I also have a 300-page novel sitting in a drawer waiting for revisions, and three uncompleted YA fantasy books slouching and kicking their toes against the dirt in a computer file somewhere. I’m also an artist, I do cut paper/collage illustrations for books and magazines, and fine art pieces that I show occasionally. And then there are the monumental concrete monster sculptures I plan to cover my yard with someday…

After all these years what drives you on your continued pursuit of this and other elusive animals?

Mostly my flat out, wicked crazy curiosity. I want to know what it is these people are all seeing, and why they are the ones to get the glimpse. Are the sightings accidental, or are these people somehow chosen? I want to solve the puzzle, or at least keep laying the pieces out there until some sort of shape emerges from the shadows.

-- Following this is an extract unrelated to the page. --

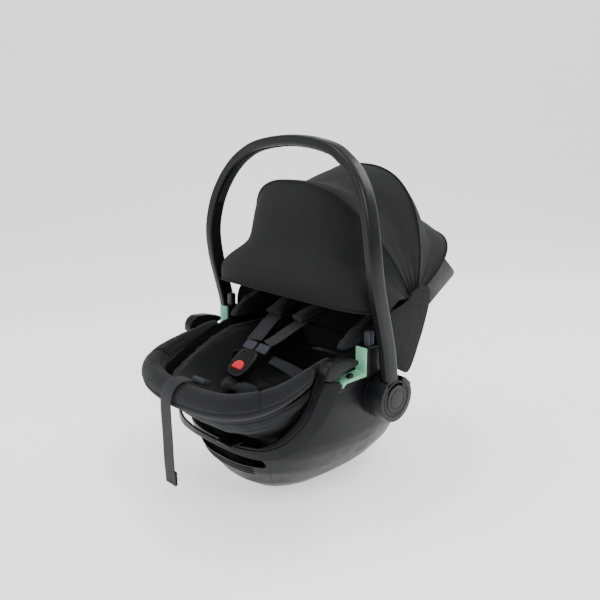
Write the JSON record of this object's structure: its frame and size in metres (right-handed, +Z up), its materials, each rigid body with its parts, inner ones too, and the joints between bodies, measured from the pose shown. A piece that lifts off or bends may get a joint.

It says in you bio that you reside in rural Elkhorn… Do you feel comfortable living so close to the creature?

Absolutely comfortable. As discussed above, it has never hurt a human and sightings really still are extremely rare, when you consider the huge amount of territory and the seven-decade span they’ve occurred over. I’ve probably suffered much more damage to myself trying to shoo a woodchuck out of my flowerbed (I tripped, sprained an ankle and scraped up one leg very badly) than I will ever sustain from the local cryptid crowd.

I surely would like to see the Beast just once, however. But I’m much more wary of reported mountain lions and bears in our area, and try to document them on cnb-scene. We even currently have an out-of-place bighorn ram in Walworth County that no one has been able to catch. There’s a whole world of critters hiding out there for our eternal mystification. Knowing that makes life so much more fun.